Short problem | Pick out the lines below with "objects" and list them.

Information shown |
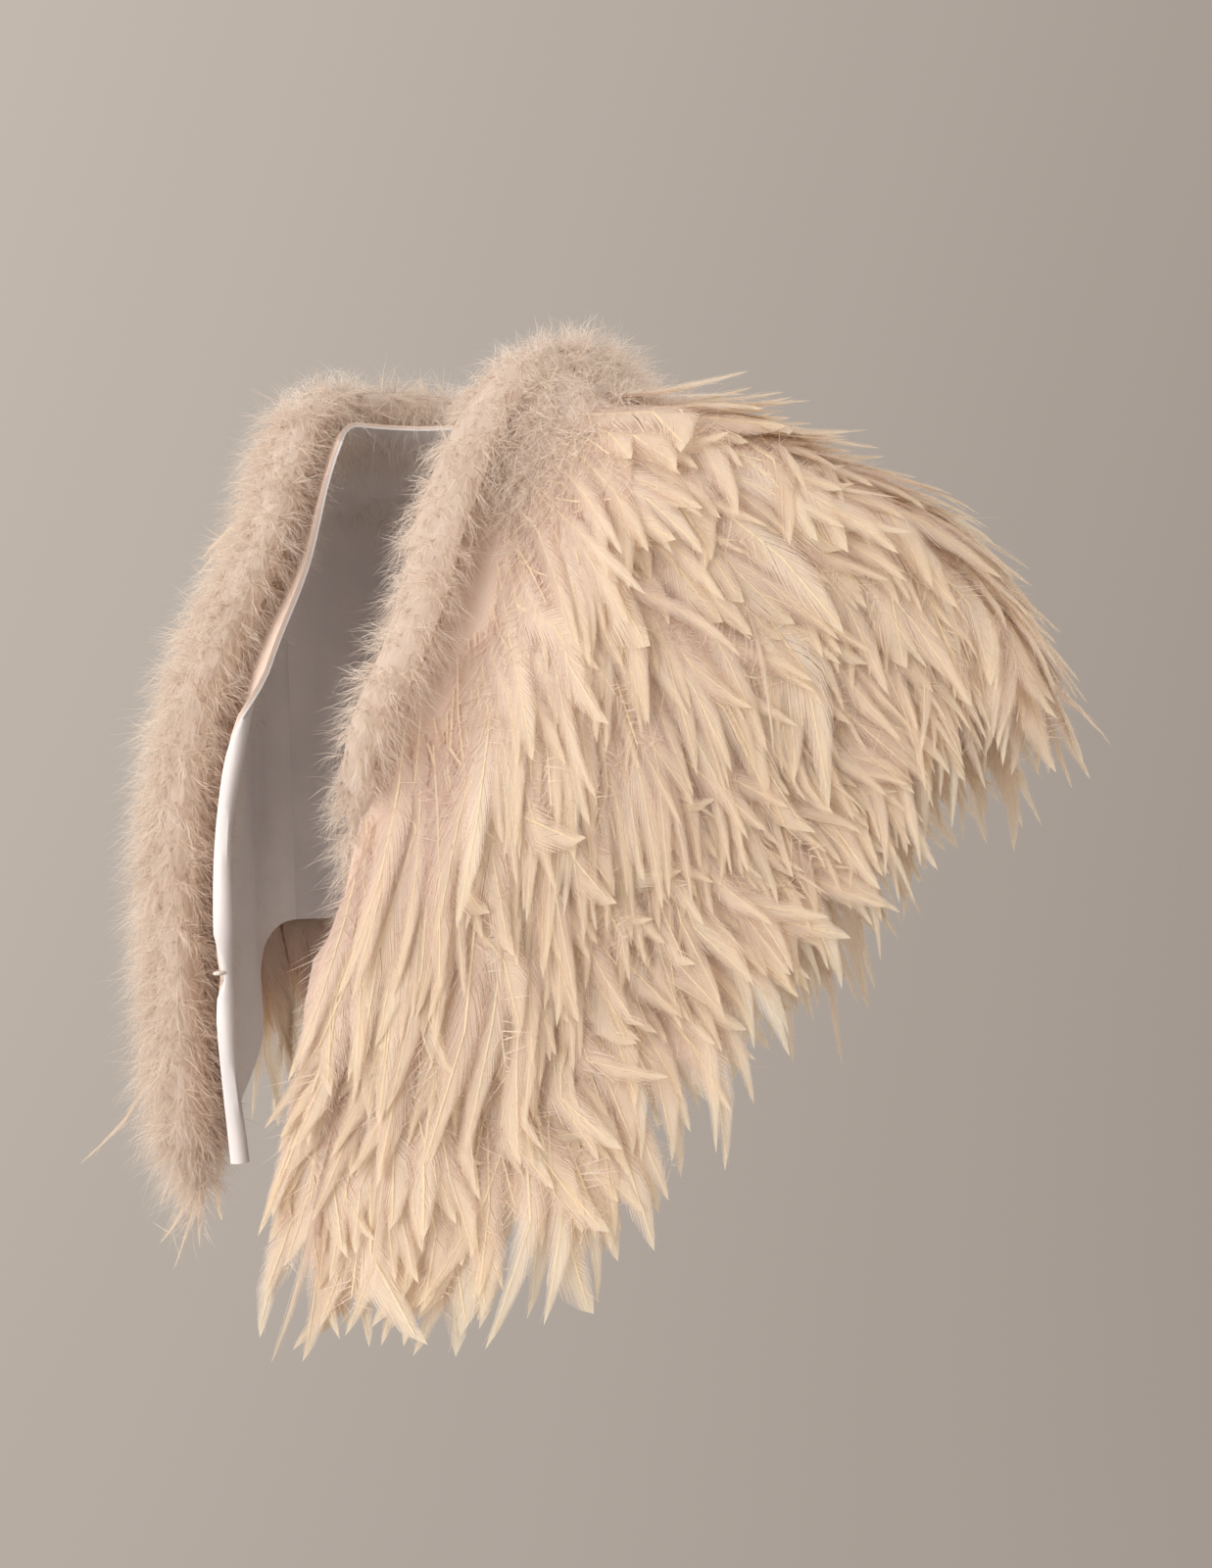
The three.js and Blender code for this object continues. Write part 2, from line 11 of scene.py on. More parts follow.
import bpy
import numpy as np
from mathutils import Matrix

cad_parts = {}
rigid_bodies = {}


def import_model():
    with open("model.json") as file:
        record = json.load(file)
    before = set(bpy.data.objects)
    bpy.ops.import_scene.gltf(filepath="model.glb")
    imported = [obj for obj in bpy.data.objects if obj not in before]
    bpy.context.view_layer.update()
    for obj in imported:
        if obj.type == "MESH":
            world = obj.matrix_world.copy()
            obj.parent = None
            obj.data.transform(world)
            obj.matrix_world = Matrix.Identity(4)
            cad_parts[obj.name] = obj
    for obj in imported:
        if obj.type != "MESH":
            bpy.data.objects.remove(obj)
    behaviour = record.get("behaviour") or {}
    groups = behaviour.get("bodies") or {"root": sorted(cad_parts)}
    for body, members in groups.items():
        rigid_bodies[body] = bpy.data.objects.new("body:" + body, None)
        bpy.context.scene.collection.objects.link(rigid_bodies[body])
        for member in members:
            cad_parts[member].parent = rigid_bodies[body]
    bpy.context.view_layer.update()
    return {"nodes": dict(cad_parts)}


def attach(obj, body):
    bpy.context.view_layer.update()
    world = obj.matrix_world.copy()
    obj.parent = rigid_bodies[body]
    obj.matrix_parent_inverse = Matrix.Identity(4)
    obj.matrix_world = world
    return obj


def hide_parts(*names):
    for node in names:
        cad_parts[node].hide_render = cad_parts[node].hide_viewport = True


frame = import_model()
BODY = "root"
print("nodes:", sorted(frame["nodes"]))

# %% [markdown]
# The camera comes first, so that every later step can be judged from the same place. The picture was
# taken level with the chest, from the wearer's left front. A camera is easiest to place by the direction
# it looks along, its distance, and how far it stands to the side of the body's axis.

# %% Camera
CAMERA_TURN = math.radians(49)
CAMERA_FAR = 1.2
CAMERA_SIDE = 0.085
CAMERA_HEIGHT = -0.176
FOCAL_PIXELS, FRAME_TALL, SENSOR = 2520, 1600, 24

camera = bpy.data.objects.new("camera", bpy.data.cameras.new("camera"))
bpy.context.scene.collection.objects.link(camera)
right = np.array([math.cos(CAMERA_TURN), math.sin(CAMERA_TURN), 0])
ahead = np.array([-math.sin(CAMERA_TURN), math.cos(CAMERA_TURN), 0])
camera.location = right * CAMERA_SIDE - ahead * CAMERA_FAR + np.array([0, 0, CAMERA_HEIGHT])
camera.rotation_euler = (math.pi / 2, 0, CAMERA_TURN)
camera.data.sensor_fit = "VERTICAL"
camera.data.sensor_height = SENSOR
camera.data.lens = FOCAL_PIXELS * SENSOR / FRAME_TALL
bpy.context.scene.camera = camera
print("lens", round(camera.data.lens, 1), "mm")

# %% [markdown]
# ## The drape as a formula
# Everything on the cape is sewn to one draped cloth, so the drape is written once, as rings from the neck
# to the hem, and every piece asks it for points. A place on the cloth is given by how far round the body it
# is, from 0 at the right front edge to 1 at the left one, and how far down, from 0 at the neck to 1 at
# the hem. The numbers are the same as in the CAD model, in millimetres.

# %% Rings of the drape
MM = 0.001
COLUMNS = ("down", "right", "left", "front", "back", "z_right", "z_left", "z_front", "z_back")
COLUMNS += ("edge_right", "edge_left", "sweep_right", "sweep_left")
RINGS = np.array(
    [
        (0.00, 60, 62, 40, 64, 4, 6, -8, 8, 44, 52, 0, 0),
        (0.18, 112, 116, 52, 88, -16, -10, -66, -30, 33, 64, 8, 6),
        (0.38, 158, 168, 78, 108, -48, -26, -125, -84, 28, 66, 22, 26),
        (0.60, 172, 200, 93, 124, -116, -46, -197, -148, 28, 58, 32, 58),
        (0.80, 174, 221, 95, 134, -186, -70, -276, -205, 24, 42, 36, 88),
        (1.00, 170, 238, 90, 140, -250, -108, -352, -262, 17, 22, 36, 114),
    ]
)
RIGHT_SEAM, LEFT_SEAM = 0.3, 0.7
HOLLOW, FRONT_DROP, HANG, CAPE_LENGTH = 0.1, 1.15, 0.08, 0.3


def smooth(t):
    s = np.clip(t, 0, 1)
    return s * s * (3 - 2 * s)


def span(v):
    """The length of each row of vectors."""
    return np.linalg.norm(v, axis=-1)


def unit(v):
    return v / span(v)[..., None]


def places(rnd, down):
    """The two parts of a place, or of many, as arrays of one shape."""
    return np.broadcast_arrays(np.asarray(rnd, float), np.asarray(down, float))


def ring_at(down):
    """Every column of the rings at a share of the way down, on one smooth curve."""
    t = np.clip(down, 0, 1)
    knots = RINGS[:, 0]
    i = np.clip(np.searchsorted(knots, t) - 1, 0, len(knots) - 2)
    j, before, after = i + 1, np.maximum(i - 1, 0), np.minimum(i + 2, len(knots) - 1)
    step = (knots[j] - knots[i])[..., None]
    s = (t - knots[i])[..., None] / step
    a, b = RINGS[i], RINGS[j]
    slope_a = (b - RINGS[before]) / (knots[j] - knots[before])[..., None] * step
    slope_b = (RINGS[after] - a) / (knots[after] - knots[i])[..., None] * step
    rise = b - a
    values = a + s * (slope_a + s * (3 * rise - 2 * slope_a - slope_b + s * (slope_a + slope_b - 2 * rise)))
    return dict(zip(COLUMNS, np.moveaxis(values * MM, -1, 0)))


def on_rings(rnd, down):
    """A point of the drape above the hem."""
    rnd, down = places(rnd, down)
    ring = ring_at(down)
    half = math.pi / 2
    right_end = math.pi - np.arcsin(ring["edge_right"] / ring["right"])
    left_end = math.pi - np.arcsin(ring["edge_left"] / ring["left"])
    on_right = -half - (right_end - half) * (1 - rnd / RIGHT_SEAM)
    on_left = half + (left_end - half) * (rnd - LEFT_SEAM) / (1 - LEFT_SEAM)
    on_back = (rnd - RIGHT_SEAM) / (LEFT_SEAM - RIGHT_SEAM) * math.pi - half
    turn = np.where(rnd < RIGHT_SEAM, on_right, np.where(rnd > LEFT_SEAM, on_left, on_back))
    side, ahead_of = np.sin(turn), np.cos(turn)
    left = side > 0
    flat = np.where(ahead_of < 0, 1 - HOLLOW * np.sin(2 * turn) ** 2, 1)
    x = side * flat * np.where(left, ring["left"], ring["right"])
    swept = np.where(left, ring["sweep_left"], ring["sweep_right"]) * side * side
    y = ahead_of * flat * np.where(ahead_of > 0, ring["back"], ring["front"]) + swept
    arm = np.where(left, ring["z_left"], ring["z_right"])
    to_front = np.where(rnd < 0.5, 1 - rnd / RIGHT_SEAM, (rnd - LEFT_SEAM) / (1 - LEFT_SEAM))
    front = np.sin(np.clip(to_front * FRONT_DROP, 0, 1) * half) ** 2
    back = np.where(ahead_of > 0, ahead_of**4, 0)
    z = arm + (ring["z_front"] - arm) * front + (ring["z_back"] - arm) * back
    return np.stack([x, y, z], -1)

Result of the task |
    before = set(bpy.data.objects)
    imported = [obj for obj in bpy.data.objects if obj not in before]
            bpy.data.objects.remove(obj)
        rigid_bodies[body] = bpy.data.objects.new("body:" + body, None)
        bpy.context.scene.collection.objects.link(rigid_bodies[body])
camera = bpy.data.objects.new("camera", bpy.data.cameras.new("camera"))
bpy.context.scene.collection.objects.link(camera)